SHORT EXERCISE → Print out every record exactly as it appears.

MATERIAL SUPPLIED →
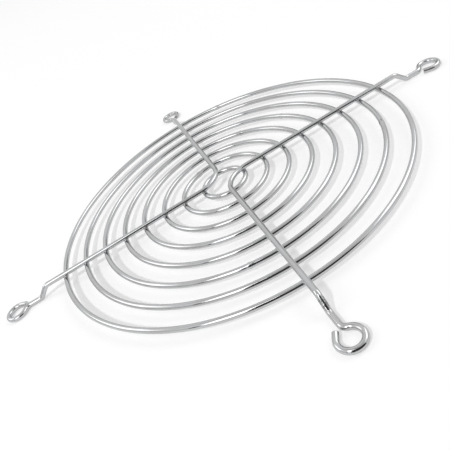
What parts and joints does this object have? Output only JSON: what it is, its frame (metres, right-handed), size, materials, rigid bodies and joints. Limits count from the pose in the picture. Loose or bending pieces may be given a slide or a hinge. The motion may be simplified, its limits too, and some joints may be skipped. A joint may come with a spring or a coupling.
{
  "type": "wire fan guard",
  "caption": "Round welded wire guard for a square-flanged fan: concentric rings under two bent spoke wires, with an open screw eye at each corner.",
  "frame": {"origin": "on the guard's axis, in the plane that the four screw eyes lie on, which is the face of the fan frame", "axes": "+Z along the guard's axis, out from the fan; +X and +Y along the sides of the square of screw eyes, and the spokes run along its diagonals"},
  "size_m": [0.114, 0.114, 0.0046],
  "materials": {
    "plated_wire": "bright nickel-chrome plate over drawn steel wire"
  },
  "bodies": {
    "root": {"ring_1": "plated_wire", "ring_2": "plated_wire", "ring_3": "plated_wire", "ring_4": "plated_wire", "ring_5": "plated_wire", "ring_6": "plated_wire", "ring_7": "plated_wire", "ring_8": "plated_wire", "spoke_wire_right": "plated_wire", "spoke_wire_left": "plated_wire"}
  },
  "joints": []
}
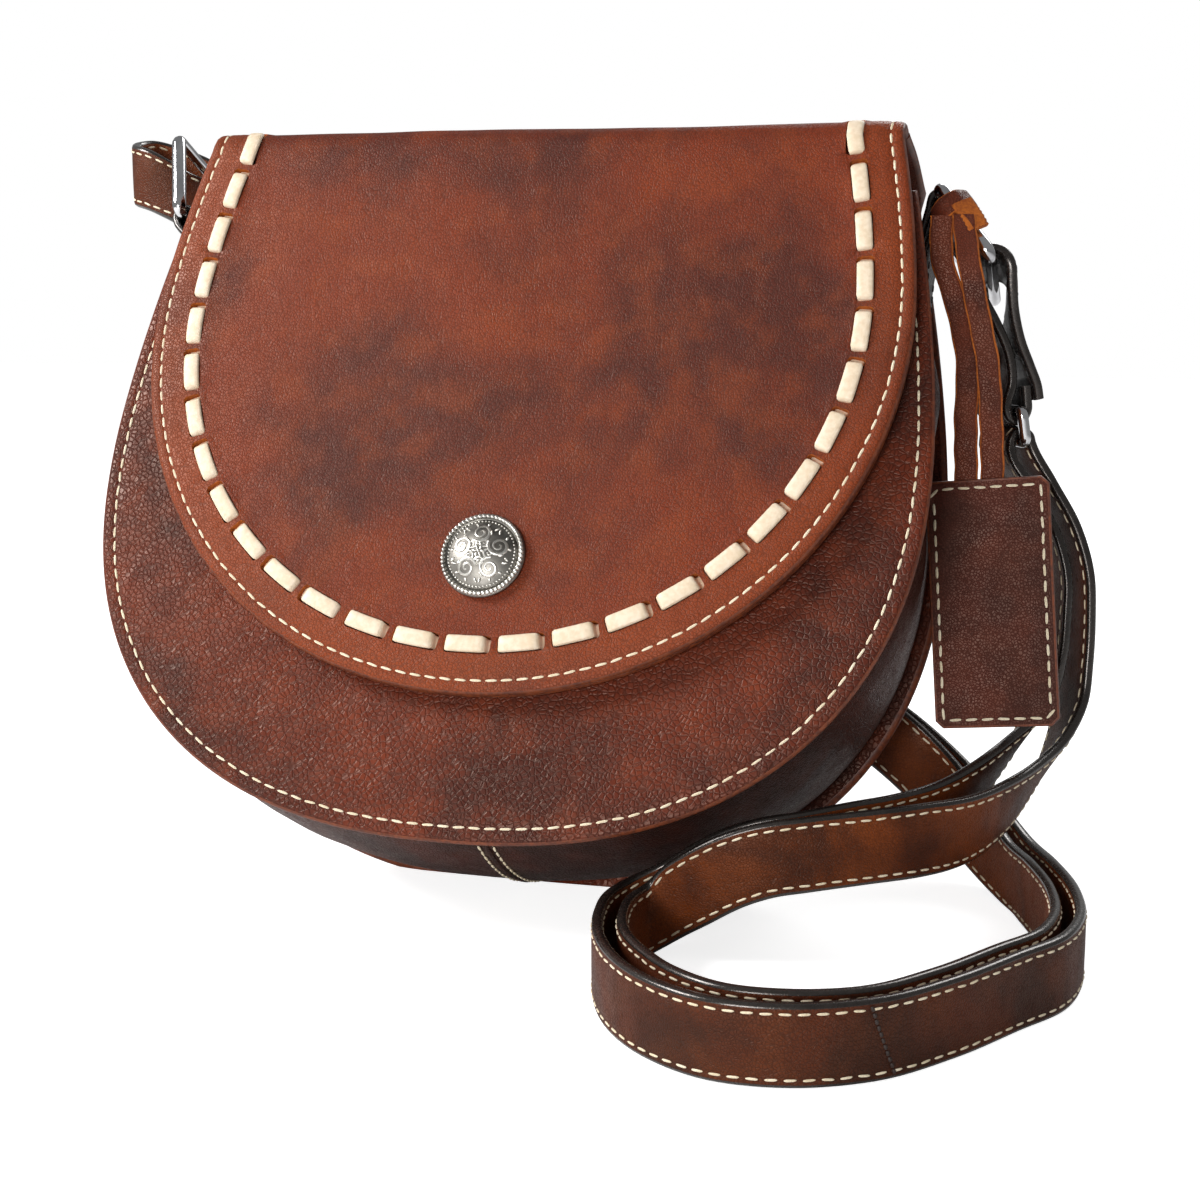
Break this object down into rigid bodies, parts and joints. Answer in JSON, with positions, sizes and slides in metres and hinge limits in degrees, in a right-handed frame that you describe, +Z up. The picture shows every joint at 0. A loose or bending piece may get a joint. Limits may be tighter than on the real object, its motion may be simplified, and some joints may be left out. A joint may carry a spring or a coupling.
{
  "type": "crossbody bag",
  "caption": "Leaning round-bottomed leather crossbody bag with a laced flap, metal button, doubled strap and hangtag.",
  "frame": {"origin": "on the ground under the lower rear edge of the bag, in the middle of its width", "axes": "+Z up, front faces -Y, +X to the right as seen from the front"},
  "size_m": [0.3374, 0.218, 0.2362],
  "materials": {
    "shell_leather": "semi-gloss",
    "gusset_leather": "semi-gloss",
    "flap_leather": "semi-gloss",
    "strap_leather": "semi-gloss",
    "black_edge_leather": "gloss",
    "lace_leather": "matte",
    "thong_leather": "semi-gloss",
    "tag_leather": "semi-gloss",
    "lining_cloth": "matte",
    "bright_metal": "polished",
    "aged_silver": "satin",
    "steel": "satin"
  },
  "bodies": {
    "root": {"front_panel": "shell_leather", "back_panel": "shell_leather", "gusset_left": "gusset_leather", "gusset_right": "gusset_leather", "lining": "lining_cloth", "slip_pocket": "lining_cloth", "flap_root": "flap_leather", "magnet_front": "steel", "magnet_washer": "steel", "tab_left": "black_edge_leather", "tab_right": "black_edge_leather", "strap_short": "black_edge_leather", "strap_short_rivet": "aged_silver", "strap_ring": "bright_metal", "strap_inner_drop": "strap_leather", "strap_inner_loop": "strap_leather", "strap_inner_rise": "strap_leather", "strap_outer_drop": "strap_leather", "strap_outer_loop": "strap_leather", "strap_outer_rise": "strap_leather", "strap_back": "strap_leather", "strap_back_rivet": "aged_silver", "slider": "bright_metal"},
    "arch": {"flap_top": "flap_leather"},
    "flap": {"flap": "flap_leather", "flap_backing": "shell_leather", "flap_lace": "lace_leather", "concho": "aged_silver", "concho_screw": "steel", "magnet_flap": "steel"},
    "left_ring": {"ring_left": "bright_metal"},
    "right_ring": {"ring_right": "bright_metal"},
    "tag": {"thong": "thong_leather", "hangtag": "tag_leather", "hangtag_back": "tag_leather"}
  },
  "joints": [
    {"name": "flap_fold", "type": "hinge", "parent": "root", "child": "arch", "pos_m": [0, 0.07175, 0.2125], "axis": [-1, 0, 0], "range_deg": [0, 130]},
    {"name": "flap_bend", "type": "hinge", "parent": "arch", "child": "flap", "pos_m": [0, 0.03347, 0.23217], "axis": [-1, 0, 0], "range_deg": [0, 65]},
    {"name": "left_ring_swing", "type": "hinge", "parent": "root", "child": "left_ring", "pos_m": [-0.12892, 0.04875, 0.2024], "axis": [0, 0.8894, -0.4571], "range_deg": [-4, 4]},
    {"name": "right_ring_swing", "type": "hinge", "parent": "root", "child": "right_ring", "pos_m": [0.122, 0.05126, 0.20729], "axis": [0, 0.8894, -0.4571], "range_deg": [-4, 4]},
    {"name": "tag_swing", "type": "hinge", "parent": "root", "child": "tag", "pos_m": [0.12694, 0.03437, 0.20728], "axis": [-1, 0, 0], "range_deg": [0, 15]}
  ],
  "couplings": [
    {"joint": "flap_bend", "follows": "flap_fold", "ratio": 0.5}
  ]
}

THE REPLY →
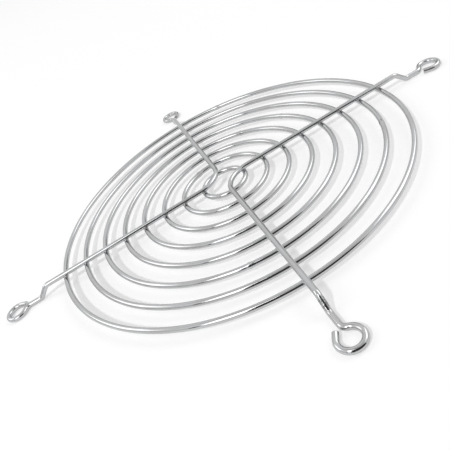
What parts and joints does this object have? Output only JSON: what it is, its frame (metres, right-handed), size, materials, rigid bodies and joints. Limits count from the pose in the picture. Loose or bending pieces may be given a slide or a hinge. The motion may be simplified, its limits too, and some joints may be skipped. A joint may come with a spring or a coupling.
{
  "type": "wire fan guard",
  "caption": "Round welded wire guard for a square-flanged fan: concentric rings under two bent spoke wires, with an open screw eye at each corner.",
  "frame": {"origin": "on the guard's axis, in the plane that the four screw eyes lie on, which is the face of the fan frame", "axes": "+Z along the guard's axis, out from the fan; +X and +Y along the sides of the square of screw eyes, and the spokes run along its diagonals"},
  "size_m": [0.114, 0.114, 0.0046],
  "materials": {
    "plated_wire": "bright nickel-chrome plate over drawn steel wire"
  },
  "bodies": {
    "root": {"ring_1": "plated_wire", "ring_2": "plated_wire", "ring_3": "plated_wire", "ring_4": "plated_wire", "ring_5": "plated_wire", "ring_6": "plated_wire", "ring_7": "plated_wire", "ring_8": "plated_wire", "spoke_wire_right": "plated_wire", "spoke_wire_left": "plated_wire"}
  },
  "joints": []
}
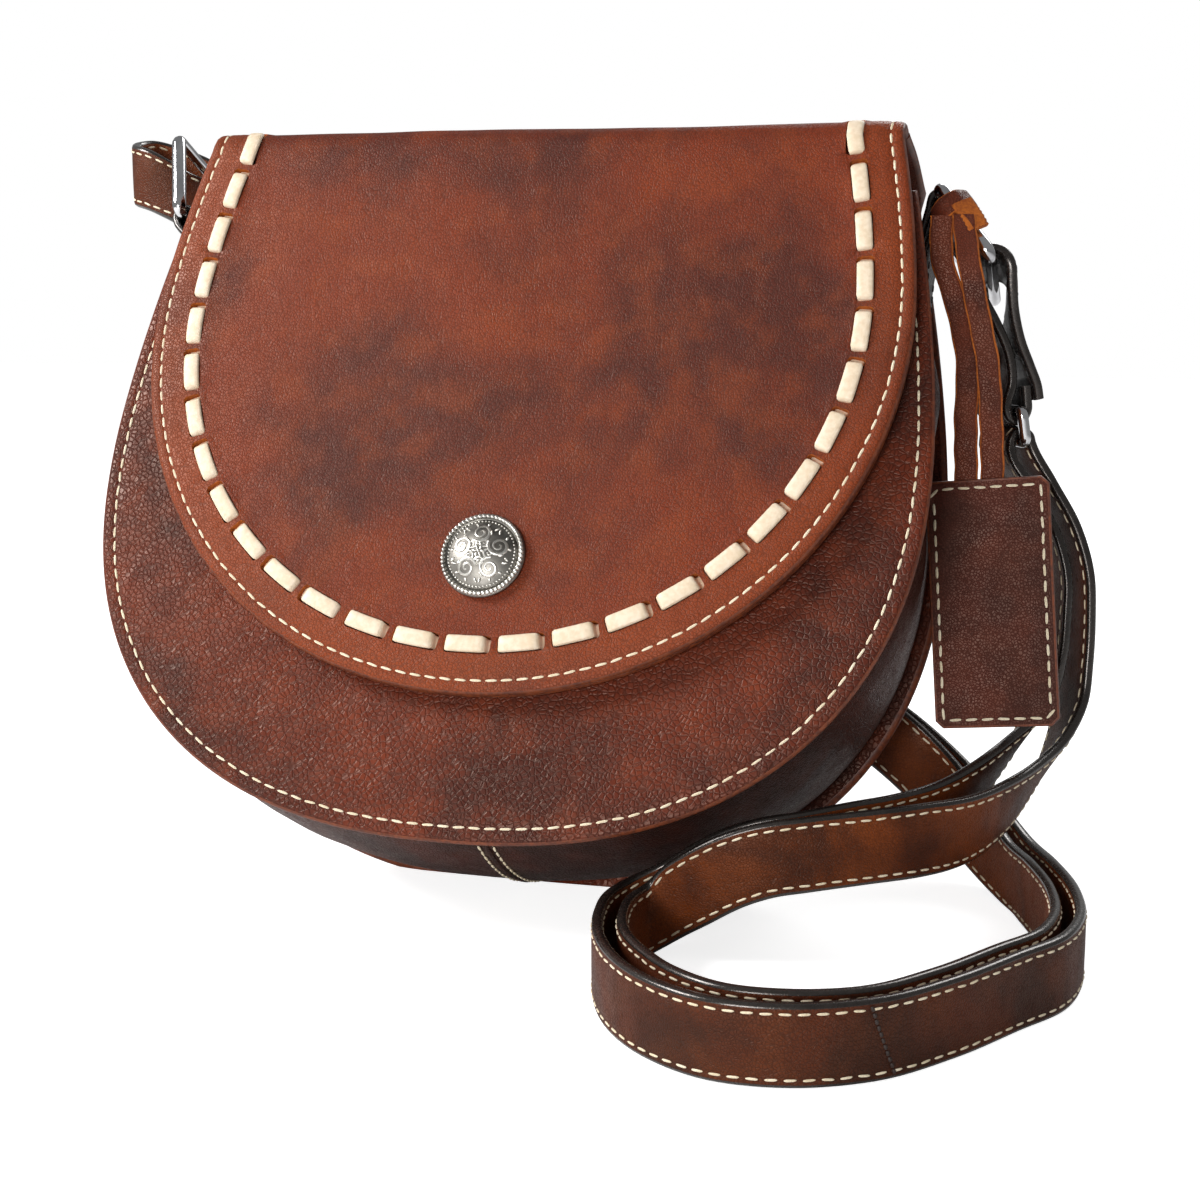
Break this object down into rigid bodies, parts and joints. Answer in JSON, with positions, sizes and slides in metres and hinge limits in degrees, in a right-handed frame that you describe, +Z up. The picture shows every joint at 0. A loose or bending piece may get a joint. Limits may be tighter than on the real object, its motion may be simplified, and some joints may be left out. A joint may carry a spring or a coupling.
{
  "type": "crossbody bag",
  "caption": "Leaning round-bottomed leather crossbody bag with a laced flap, metal button, doubled strap and hangtag.",
  "frame": {"origin": "on the ground under the lower rear edge of the bag, in the middle of its width", "axes": "+Z up, front faces -Y, +X to the right as seen from the front"},
  "size_m": [0.3374, 0.218, 0.2362],
  "materials": {
    "shell_leather": "semi-gloss",
    "gusset_leather": "semi-gloss",
    "flap_leather": "semi-gloss",
    "strap_leather": "semi-gloss",
    "black_edge_leather": "gloss",
    "lace_leather": "matte",
    "thong_leather": "semi-gloss",
    "tag_leather": "semi-gloss",
    "lining_cloth": "matte",
    "bright_metal": "polished",
    "aged_silver": "satin",
    "steel": "satin"
  },
  "bodies": {
    "root": {"front_panel": "shell_leather", "back_panel": "shell_leather", "gusset_left": "gusset_leather", "gusset_right": "gusset_leather", "lining": "lining_cloth", "slip_pocket": "lining_cloth", "flap_root": "flap_leather", "magnet_front": "steel", "magnet_washer": "steel", "tab_left": "black_edge_leather", "tab_right": "black_edge_leather", "strap_short": "black_edge_leather", "strap_short_rivet": "aged_silver", "strap_ring": "bright_metal", "strap_inner_drop": "strap_leather", "strap_inner_loop": "strap_leather", "strap_inner_rise": "strap_leather", "strap_outer_drop": "strap_leather", "strap_outer_loop": "strap_leather", "strap_outer_rise": "strap_leather", "strap_back": "strap_leather", "strap_back_rivet": "aged_silver", "slider": "bright_metal"},
    "arch": {"flap_top": "flap_leather"},
    "flap": {"flap": "flap_leather", "flap_backing": "shell_leather", "flap_lace": "lace_leather", "concho": "aged_silver", "concho_screw": "steel", "magnet_flap": "steel"},
    "left_ring": {"ring_left": "bright_metal"},
    "right_ring": {"ring_right": "bright_metal"},
    "tag": {"thong": "thong_leather", "hangtag": "tag_leather", "hangtag_back": "tag_leather"}
  },
  "joints": [
    {"name": "flap_fold", "type": "hinge", "parent": "root", "child": "arch", "pos_m": [0, 0.07175, 0.2125], "axis": [-1, 0, 0], "range_deg": [0, 130]},
    {"name": "flap_bend", "type": "hinge", "parent": "arch", "child": "flap", "pos_m": [0, 0.03347, 0.23217], "axis": [-1, 0, 0], "range_deg": [0, 65]},
    {"name": "left_ring_swing", "type": "hinge", "parent": "root", "child": "left_ring", "pos_m": [-0.12892, 0.04875, 0.2024], "axis": [0, 0.8894, -0.4571], "range_deg": [-4, 4]},
    {"name": "right_ring_swing", "type": "hinge", "parent": "root", "child": "right_ring", "pos_m": [0.122, 0.05126, 0.20729], "axis": [0, 0.8894, -0.4571], "range_deg": [-4, 4]},
    {"name": "tag_swing", "type": "hinge", "parent": "root", "child": "tag", "pos_m": [0.12694, 0.03437, 0.20728], "axis": [-1, 0, 0], "range_deg": [0, 15]}
  ],
  "couplings": [
    {"joint": "flap_bend", "follows": "flap_fold", "ratio": 0.5}
  ]
}